[Biopython-dev] SeqFeature and FeatureLocation objects (was Bio.GFF)

Tue May 5 15:26:20 UTC 2009

On Tue, Apr 21, 2009 at 2:55 PM, Peter Cock <p.j.a.cock at googlemail.com> wrote:
>> I have also been thinking about how I would (re)design the SeqFeature
>> and FeatureLocation objects.  In particular I would want to put the
>> strand as part of the same object as the location, and also any
>> join-locations.  I would still want to cope with fuzzy locations, but
>> make the non-fuzzy approximations more prominent in comparison.  Also,
>> I really don't like the way joins are currently stored as more
>> SeqFeatures in the sub_features list (plus this kind of blocks
>> alternative usage for child/parent nesting that might be nice for GFF
>> files).
>>
>> The prime use case to keep in mind is taking a feature location (even
>> a join), and using this to extract that region of nucleotides from the
>> parent sequence (i.e. a Seq object or a SeqRecord object, as now both
>> can be sliced).

I've written code to do this in test_SeqIO_features.py, which cross
checks the nucleotides pulled out from a GenBank files based on the
SeqFeature, against what the NCBI provide in FASTA format.  This seems
to work OK, but has not been tested extensively (e.g. running it on
drosophila or arabidopsis would be good).

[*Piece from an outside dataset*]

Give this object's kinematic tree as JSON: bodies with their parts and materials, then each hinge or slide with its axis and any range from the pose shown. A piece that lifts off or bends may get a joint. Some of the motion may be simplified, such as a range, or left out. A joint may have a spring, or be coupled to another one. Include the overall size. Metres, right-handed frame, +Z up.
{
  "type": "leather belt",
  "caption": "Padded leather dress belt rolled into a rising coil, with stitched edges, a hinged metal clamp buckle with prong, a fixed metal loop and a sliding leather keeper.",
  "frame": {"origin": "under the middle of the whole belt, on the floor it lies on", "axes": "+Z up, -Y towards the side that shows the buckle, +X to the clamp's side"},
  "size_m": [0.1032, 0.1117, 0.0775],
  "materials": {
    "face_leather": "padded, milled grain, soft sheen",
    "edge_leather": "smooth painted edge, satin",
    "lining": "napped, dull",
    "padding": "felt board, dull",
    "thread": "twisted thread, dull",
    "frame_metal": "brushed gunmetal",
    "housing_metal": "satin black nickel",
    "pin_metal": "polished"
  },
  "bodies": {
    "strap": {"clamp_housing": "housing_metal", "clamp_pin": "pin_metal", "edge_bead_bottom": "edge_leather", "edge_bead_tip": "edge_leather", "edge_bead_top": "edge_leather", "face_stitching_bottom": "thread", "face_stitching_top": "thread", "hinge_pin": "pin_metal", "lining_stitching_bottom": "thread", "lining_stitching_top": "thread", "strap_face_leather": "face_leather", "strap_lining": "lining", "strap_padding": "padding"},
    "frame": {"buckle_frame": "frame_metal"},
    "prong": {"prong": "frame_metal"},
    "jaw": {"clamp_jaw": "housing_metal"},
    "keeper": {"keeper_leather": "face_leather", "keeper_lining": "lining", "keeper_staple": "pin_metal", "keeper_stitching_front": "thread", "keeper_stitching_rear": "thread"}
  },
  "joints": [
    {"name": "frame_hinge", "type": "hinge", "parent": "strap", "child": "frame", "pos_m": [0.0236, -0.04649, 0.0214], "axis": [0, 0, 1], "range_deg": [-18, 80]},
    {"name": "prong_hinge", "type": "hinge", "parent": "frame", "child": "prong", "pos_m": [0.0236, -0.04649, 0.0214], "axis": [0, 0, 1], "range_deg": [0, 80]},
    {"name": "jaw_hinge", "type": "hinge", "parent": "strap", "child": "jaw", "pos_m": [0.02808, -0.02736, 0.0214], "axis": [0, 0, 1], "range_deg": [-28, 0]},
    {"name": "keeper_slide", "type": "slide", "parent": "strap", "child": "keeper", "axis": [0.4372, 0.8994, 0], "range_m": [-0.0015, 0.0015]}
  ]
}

It could make sense to expose this functionality directly in
Biopython, maybe as a method of the SeqRecord taking a SeqFeature (or
the index of a feature in that record), returning a Seq object (or
perhaps a SeqRecord using the feature's annotation).

e.g.
>>> from Bio import SeqIO
>>> record = SeqIO.read(open("NC_005816.gb"),"genbank")
>>> record.extract_feature_seq(6)
Seq('GTGAACAAACAACAACAAACTGCGCTGAATATGGCGCGATTTATCAGAAGCCAG...TAA',
IUPACAmbiguousDNA())
>>> feature = record.features[6]
>>> record.extract_feature_seq(feature)
Seq('GTGAACAAACAACAACAAACTGCGCTGAATATGGCGCGATTTATCAGAAGCCAG...TAA',
IUPACAmbiguousDNA())

Alternatively, rather than introducing a new method (e.g.
"extract_feature_seq" as in the above example) we could overload the
__getitem__ method of the SeqRecord, i.e. overloading the slice
mechanism so a SeqFeature can alternatively be given, e.g.
record[feature].  Note that passing the index of a feature wouldn't
work as record[6] currently means the seventh letter, rather than the
seventh feature.

Note that just passing a SeqFeature's FeatureLocation is not enough,
as this lacks the strand information, and also any sub-features and
associated location operator (i.e. join).

> I forgot to mention the second major use case I'm concerned about,
> which is recovering the GenBank/EMBL style location string.  I have
> looked at this in the past, by adding methods to the FeatureLocation
> and all the Position objects, but it is complicated by the fact the
> Position objects don't know if they are at the start or end (and for
> the start locations we need to add one to convert from Python
> counting).  This is the main block on having Bio.SeqIO support writing
> GenBank (or EMBL) files with their features included.

See Bug 2294 for writing GenBank files:
http://bugzilla.open-bio.org/show_bug.cgi?id=2294
I've just checked in some code to record the features when writing
GenBank files with Bio.SeqIO.  I solved the feature location issue by
introducing a private function which knows about all the currently
used AbstractPosition objects - the code is actually pretty short.

Peter